● **Problem to solve**
From the listing that follows, extract every line and set it down unaltered.

● **Recorded data**
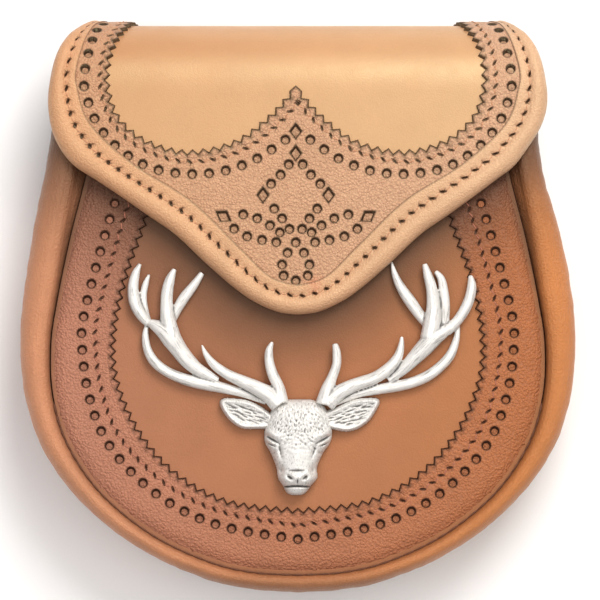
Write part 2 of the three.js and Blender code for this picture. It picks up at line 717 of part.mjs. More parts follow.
function badge() {
  let solid = solidOf(head());
  for (const rows of [...LEFT_ANTLER, ...RIGHT_ANTLER]) {
    solid = solid.add(solidOf(branch(rows)));
  }
  for (const points of EARS) {
    const outline = points.map(([x, y]) => new THREE.Vector2(x, y));
    solid = solid.add(solidOf(prism(outline, BADGE_BACK - 1, BADGE_BACK + EAR_THICK)));
  }
  const below = new THREE.BoxGeometry(200, 200, 10).translate(0, 0, BADGE_BACK - 5);
  return geometryOf(solid.subtract(solidOf(below)));
}

// ---- Hidden pieces ----
function pressStud() {
  const low = FRONT_EDGE + FRONT_DOME + GAP;
  const profile = [[0, 0], [STUD.radius, 0], [STUD.radius, 0.6 * STUD.thick],
    [0.7 * STUD.radius, STUD.thick], [0, STUD.thick]];
  return new THREE.LatheGeometry(profile.map(([x, y]) => new THREE.Vector2(x, y)), 20)
    .rotateX(Math.PI / 2)
    .translate(0, STUD.y, low);
}

// A strap sewn down at both ends and bowed off the back between them.
function beltLoop(x) {
  const sewn = BACK_OUTER - GAP;
  const bowed = LEATHER + GAP;
  const { low, high, width } = LOOP;
  const foot = LOOP.sewn;
  const slope = 5;
  const upper = [[low, sewn], [low + foot, sewn], [low + foot + slope, bowed],
    [high - foot - slope, bowed], [high - foot, sewn], [high, sewn]];
  const lower = upper.map(([y, z]) => [y, z - LEATHER + 0.05]).reverse();
  const outline = [...upper, ...lower].map(([y, z]) => new THREE.Vector2(y, z));
  return prism(outline, -width / 2, width / 2)
    .applyMatrix4(new THREE.Matrix4().makeBasis(
      new THREE.Vector3(0, 1, 0), new THREE.Vector3(0, 0, 1), new THREE.Vector3(1, 0, 0)))
    .translate(x, 0, 0);
}

// ---- Assembly ----
const sporran = new THREE.Group();
sporran.name = 'sporran_pouch';
sporran.position.y = -FRAME_Y;

function addPiece(name, geometry, material) {
  const mesh = new THREE.Mesh(geometry, material);
  mesh.name = name;
  sporran.add(mesh);
}

addPiece('back_panel', backPanel(), SMOOTH_TAN);
addPiece('gusset', gusset(), GRAINED_TAN);
addPiece('front_panel', frontPanel(), SMOOTH_TAN);
addPiece('front_border', frontBorder(), GRAINED_TAN);
addPiece('flap', flap(), FLAP_TAN);
addPiece('flap_border', flapBorder(), GRAINED_TAN);
addPiece('flap_binding', flapBinding(), FLAP_TAN);
addPiece('stag_badge', badge(), PEWTER);
addPiece('press_stud', pressStud(), BRASS);
addPiece('belt_loop_left', beltLoop(-LOOP.x), SMOOTH_TAN);
addPiece('belt_loop_right', beltLoop(LOOP.x), SMOOTH_TAN);

export default sporran;
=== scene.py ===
"""Leather sporran pouch: the finished pieces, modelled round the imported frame."""
import math

import bpy
import numpy as np
from bpy.props import FloatProperty, FloatVectorProperty, PointerProperty
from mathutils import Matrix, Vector, kdtree, noise
from mathutils.geometry import delaunay_2d_cdt


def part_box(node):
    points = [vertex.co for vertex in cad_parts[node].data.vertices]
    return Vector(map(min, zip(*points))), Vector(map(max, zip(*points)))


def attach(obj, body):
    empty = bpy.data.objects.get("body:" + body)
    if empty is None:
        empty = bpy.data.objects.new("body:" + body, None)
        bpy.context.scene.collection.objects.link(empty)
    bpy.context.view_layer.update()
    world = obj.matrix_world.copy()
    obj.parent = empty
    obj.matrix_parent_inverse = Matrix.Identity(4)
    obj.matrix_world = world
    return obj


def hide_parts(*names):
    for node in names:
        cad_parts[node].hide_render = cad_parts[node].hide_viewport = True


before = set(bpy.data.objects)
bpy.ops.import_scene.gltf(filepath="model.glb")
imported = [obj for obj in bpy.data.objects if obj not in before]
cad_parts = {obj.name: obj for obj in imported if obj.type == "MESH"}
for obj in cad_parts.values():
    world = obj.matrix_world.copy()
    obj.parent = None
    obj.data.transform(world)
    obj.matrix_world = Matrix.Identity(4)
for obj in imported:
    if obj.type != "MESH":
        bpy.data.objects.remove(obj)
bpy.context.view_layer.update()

bl_info = {
    "name": "Sporran Pouch",
    "version": (1, 0, 0),
    "blender": (4, 5, 0),
    "location": "3D View > Sidebar > Sporran",
    "description": "Models the leather, stitching and cast badge of a day sporran",
    "category": "Object",
}

MM = 0.001


def lowest(node):
    """Lowest corner of a frame node, in millimetres."""
    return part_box(node)[0] / MM


def highest(node):
    """Highest corner of a frame node, in millimetres."""
    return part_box(node)[1] / MM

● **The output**
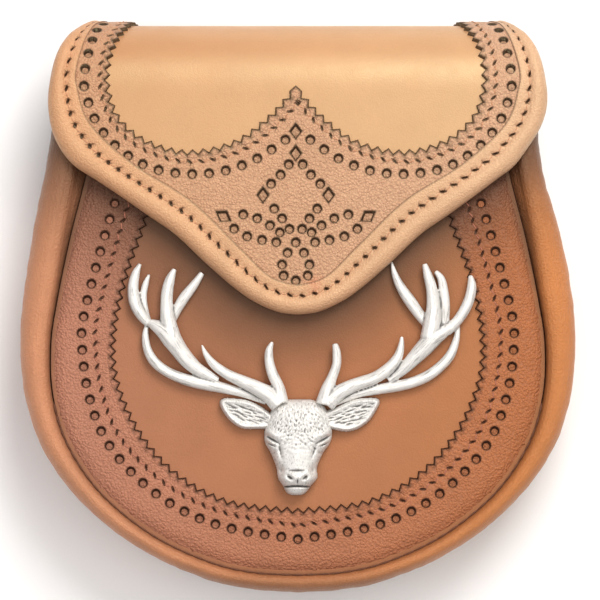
Write part 2 of the three.js and Blender code for this picture. It picks up at line 717 of part.mjs. More parts follow.
function badge() {
  let solid = solidOf(head());
  for (const rows of [...LEFT_ANTLER, ...RIGHT_ANTLER]) {
    solid = solid.add(solidOf(branch(rows)));
  }
  for (const points of EARS) {
    const outline = points.map(([x, y]) => new THREE.Vector2(x, y));
    solid = solid.add(solidOf(prism(outline, BADGE_BACK - 1, BADGE_BACK + EAR_THICK)));
  }
  const below = new THREE.BoxGeometry(200, 200, 10).translate(0, 0, BADGE_BACK - 5);
  return geometryOf(solid.subtract(solidOf(below)));
}

// ---- Hidden pieces ----
function pressStud() {
  const low = FRONT_EDGE + FRONT_DOME + GAP;
  const profile = [[0, 0], [STUD.radius, 0], [STUD.radius, 0.6 * STUD.thick],
    [0.7 * STUD.radius, STUD.thick], [0, STUD.thick]];
  return new THREE.LatheGeometry(profile.map(([x, y]) => new THREE.Vector2(x, y)), 20)
    .rotateX(Math.PI / 2)
    .translate(0, STUD.y, low);
}

// A strap sewn down at both ends and bowed off the back between them.
function beltLoop(x) {
  const sewn = BACK_OUTER - GAP;
  const bowed = LEATHER + GAP;
  const { low, high, width } = LOOP;
  const foot = LOOP.sewn;
  const slope = 5;
  const upper = [[low, sewn], [low + foot, sewn], [low + foot + slope, bowed],
    [high - foot - slope, bowed], [high - foot, sewn], [high, sewn]];
  const lower = upper.map(([y, z]) => [y, z - LEATHER + 0.05]).reverse();
  const outline = [...upper, ...lower].map(([y, z]) => new THREE.Vector2(y, z));
  return prism(outline, -width / 2, width / 2)
    .applyMatrix4(new THREE.Matrix4().makeBasis(
      new THREE.Vector3(0, 1, 0), new THREE.Vector3(0, 0, 1), new THREE.Vector3(1, 0, 0)))
    .translate(x, 0, 0);
}

// ---- Assembly ----
const sporran = new THREE.Group();
sporran.name = 'sporran_pouch';
sporran.position.y = -FRAME_Y;

function addPiece(name, geometry, material) {
  const mesh = new THREE.Mesh(geometry, material);
  mesh.name = name;
  sporran.add(mesh);
}

addPiece('back_panel', backPanel(), SMOOTH_TAN);
addPiece('gusset', gusset(), GRAINED_TAN);
addPiece('front_panel', frontPanel(), SMOOTH_TAN);
addPiece('front_border', frontBorder(), GRAINED_TAN);
addPiece('flap', flap(), FLAP_TAN);
addPiece('flap_border', flapBorder(), GRAINED_TAN);
addPiece('flap_binding', flapBinding(), FLAP_TAN);
addPiece('stag_badge', badge(), PEWTER);
addPiece('press_stud', pressStud(), BRASS);
addPiece('belt_loop_left', beltLoop(-LOOP.x), SMOOTH_TAN);
addPiece('belt_loop_right', beltLoop(LOOP.x), SMOOTH_TAN);

export default sporran;
=== scene.py ===
"""Leather sporran pouch: the finished pieces, modelled round the imported frame."""
import math

import bpy
import numpy as np
from bpy.props import FloatProperty, FloatVectorProperty, PointerProperty
from mathutils import Matrix, Vector, kdtree, noise
from mathutils.geometry import delaunay_2d_cdt


def part_box(node):
    points = [vertex.co for vertex in cad_parts[node].data.vertices]
    return Vector(map(min, zip(*points))), Vector(map(max, zip(*points)))


def attach(obj, body):
    empty = bpy.data.objects.get("body:" + body)
    if empty is None:
        empty = bpy.data.objects.new("body:" + body, None)
        bpy.context.scene.collection.objects.link(empty)
    bpy.context.view_layer.update()
    world = obj.matrix_world.copy()
    obj.parent = empty
    obj.matrix_parent_inverse = Matrix.Identity(4)
    obj.matrix_world = world
    return obj


def hide_parts(*names):
    for node in names:
        cad_parts[node].hide_render = cad_parts[node].hide_viewport = True


before = set(bpy.data.objects)
bpy.ops.import_scene.gltf(filepath="model.glb")
imported = [obj for obj in bpy.data.objects if obj not in before]
cad_parts = {obj.name: obj for obj in imported if obj.type == "MESH"}
for obj in cad_parts.values():
    world = obj.matrix_world.copy()
    obj.parent = None
    obj.data.transform(world)
    obj.matrix_world = Matrix.Identity(4)
for obj in imported:
    if obj.type != "MESH":
        bpy.data.objects.remove(obj)
bpy.context.view_layer.update()

bl_info = {
    "name": "Sporran Pouch",
    "version": (1, 0, 0),
    "blender": (4, 5, 0),
    "location": "3D View > Sidebar > Sporran",
    "description": "Models the leather, stitching and cast badge of a day sporran",
    "category": "Object",
}

MM = 0.001


def lowest(node):
    """Lowest corner of a frame node, in millimetres."""
    return part_box(node)[0] / MM


def highest(node):
    """Highest corner of a frame node, in millimetres."""
    return part_box(node)[1] / MM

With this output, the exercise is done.